Sorry about the spelling errors, this tablet is pissing me off big time.


----------



## Derick (5/2/15)

cfm78910 said:


> @Silver - looks like I'm going to have to get a Reo then! Anything over 15w on my Mini I get a burned taste. It would be really fantastic if I could use 12mg on the right device and get a decent TH. It may sound crazy to s8me but if I can't get a decent TH I crave stinkies somethong fierce!


I started off on 18mg and when I craved a stinky I would take a few hits from a special 24mg tank, get my buzz and go back to my 18mg again 

These days I'm on 6mg


----------



## cfm78910 (5/2/15)

Andre said:


> Ah, I have the same problem with Tarks Matador (my no 1 tobacco), which has not even been available in 12 mg lately. The 12 mg I have bought, I have upped the nic to 16 by adding 1.5 ml of 100 mg PG nic (or about 2 ml to go to 18 mg). I found that with most other types of juices I can get away with 12 mg, but not with tobaccos. And nic is really the only thing that gives you that extra satisfaction with tobaccos.
> I can post you some 100 mg nic if you want, just PM me your names, postal address and cell number.
> Have now resorted to importing my Matador from France.


@Andre - how do I send you a PM? Sorry, I am technologically disadvantaged.


----------



## Silver (5/2/15)

cfm78910 said:


> @Silver - looks like I'm going to have to get a Reo then! Anything over 15w on my Mini I get a burned taste. It would be really fantastic if I could use 12mg on the right device and get a decent TH. It may sound crazy to s8me but if I can't get a decent TH I crave stinkies somethong fierce!



I am not saying that the Reo/RM2 is the be all end all for throat hit
Just that it works very well for me
No doubt another well setup rebuildable will also give a good throat hit but i think its the power and the nic level that does it.


----------



## Alex (5/2/15)

Yes, many of the new tanks etc at the higher wattages will increase TH.


Message sent via tapatalk


----------



## free3dom (5/2/15)

Bit of a TH seeker myself and as mentioned here you will need a mouth to lung atty (preferably RBA so you can build coils to experiment with in search of your perfect setup) - coil placement and device have a very noticeable effect on throat hit. I would also advise a regulated mod (30W+) instead of mechanical - again it allows you the freedom to experiment. 

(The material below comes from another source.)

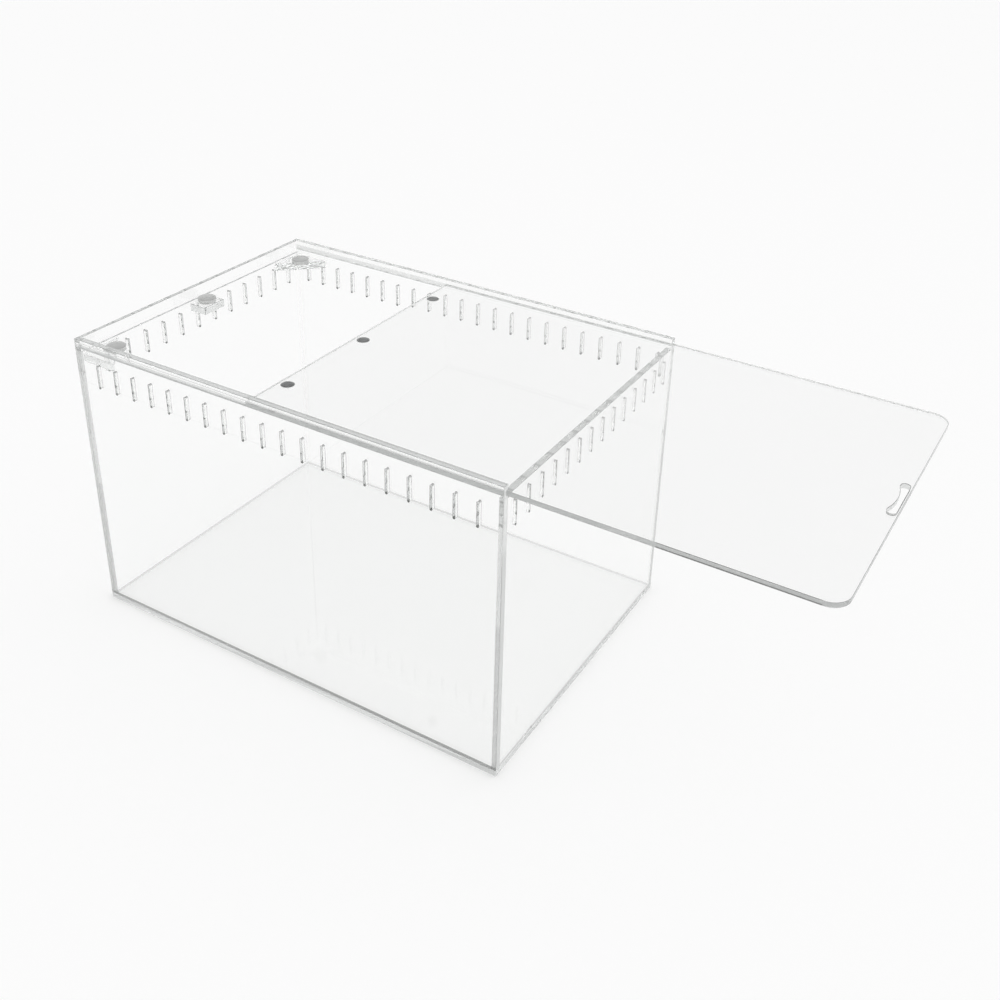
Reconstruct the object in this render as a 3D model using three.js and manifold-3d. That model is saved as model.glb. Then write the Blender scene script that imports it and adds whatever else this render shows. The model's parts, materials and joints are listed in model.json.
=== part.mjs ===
// Clear acrylic terrarium for a spider: a glued box with vent slots and a lid that slides in two grooves.
// Millimetres, +Z up. The origin is the middle of the underside, and the lid slides open along +X.
import * as THREE from "three";
import { mergeVertices } from "three/addons/utils/BufferGeometryUtils.js";
import Module from "manifold-3d";

// Tank
const TANK_LENGTH = 300;
const TANK_DEPTH = 205;
const TANK_HEIGHT = 191;
const WALL_THICKNESS = 4;
const BASE_THICKNESS = 4;

// Grooves in the front and back walls, and the step in the left wall where the lid stops
const LIP_HEIGHT = 2.95;
const GROOVE_HEIGHT = 3.3;
const GROOVE_DEPTH = 2;
const STOP_STEP_DEPTH = 1.2;
const STOP_STEP_DROP = 2; // below the grooves' floor

// Lid
const LID_THICKNESS = 3;
const LID_OVERHANG = 39.2; // past the right wall when the lid is shut
const LID_OPENING = 129.7; // how far the lid is pulled open in this model
const LID_CORNER_RADIUS = 10;
const LID_SIDE_CLEARANCE = 0.3;
const LID_END_CLEARANCE = 0.3;
const LID_UNDER_CLEARANCE = 0.1;

// Finger hole beside the lid's free end, narrower at its middle
const HOLE_LENGTH = 31.3;
const HOLE_END_RADIUS = 2.4;
const HOLE_WAIST_WIDTH = 2.7;
const HOLE_WAIST_LENGTH = 23.5;
const HOLE_BAR_WIDTH = 1.2;

// Vent slots
const SLOT_WIDTH = 1.5;
const SLOT_HEIGHT = 15.5;
const SLOT_DROP = 13.7; // from the walls' top edge to the slots' upper ends
const FRONT_SLOT_COUNT = 20;
const FRONT_SLOT_LEFT_MARGIN = 17.2; // from the tank's corner to the nearest slot's middle
const FRONT_SLOT_RIGHT_MARGIN = 15;
const BACK_SLOT_COUNT = 22;
const BACK_SLOT_LEFT_MARGIN = 12.4;
const BACK_SLOT_RIGHT_MARGIN = 9.5;
const LEFT_SLOT_COUNT = 12;
const LEFT_SLOT_FRONT_MARGIN = 21.9;
const LEFT_SLOT_BACK_MARGIN = 14.8;
const RIGHT_SLOT_COUNT = 14;
const RIGHT_SLOT_MARGIN = 12.5;
const RIGHT_WALL_CLEARANCE = 1.9; // from the right wall's top edge up to the grooves' floor

// Magnets set in the lid from below
const LID_MAGNET_RADIUS = 4;
const LID_MAGNET_HEIGHT = 2;
const LID_MAGNET_END_INSET = 6;
const LID_MAGNET_FRONT_INSET = 27.7;
const LID_MAGNET_BACK_INSET = 26.2;
const LID_MAGNET_MIDDLE_SHIFT = 2; // of the middle magnet towards the front
const POCKET_CLEARANCE = 0.3;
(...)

Next would be juice, and here it comes down to flavours for the most part (given a lower nic level of course). The way you take a vape also has an effect - with mouth to lung definitely giving way more "punch" than direct lung hits. Even with all of this the cigarette-like TH is very elusive - except when you find a juice that brings it  I have a few really consistent TH juices that I fall back on when I really need it (they are also some of my favourite ADVs, probably for this reason).

My favourite atty for TH is the Taifun GT (hoping the new GT2 has similar performance). Easy to build, and it just thumps the crap out of me with most juices

Reactions: Like 1


----------



## Andre (5/2/15)

cfm78910 said:


> @Andre - how do I send you a PM? Sorry, I am technologically disadvantaged.


Click on inbox top right and then on 'start a conversation'.


----------



## SunRam (5/2/15)

As @Freedom mentioned, a rebuildable like the taifun/kayfun or any other rda/rta for that matter will produce a vastly improved th if you build the coils further away from the airholes. The larger the gap between coil and airhole, the greater the th. Looks like you gonna need some new gear!

Reactions: Like 1


----------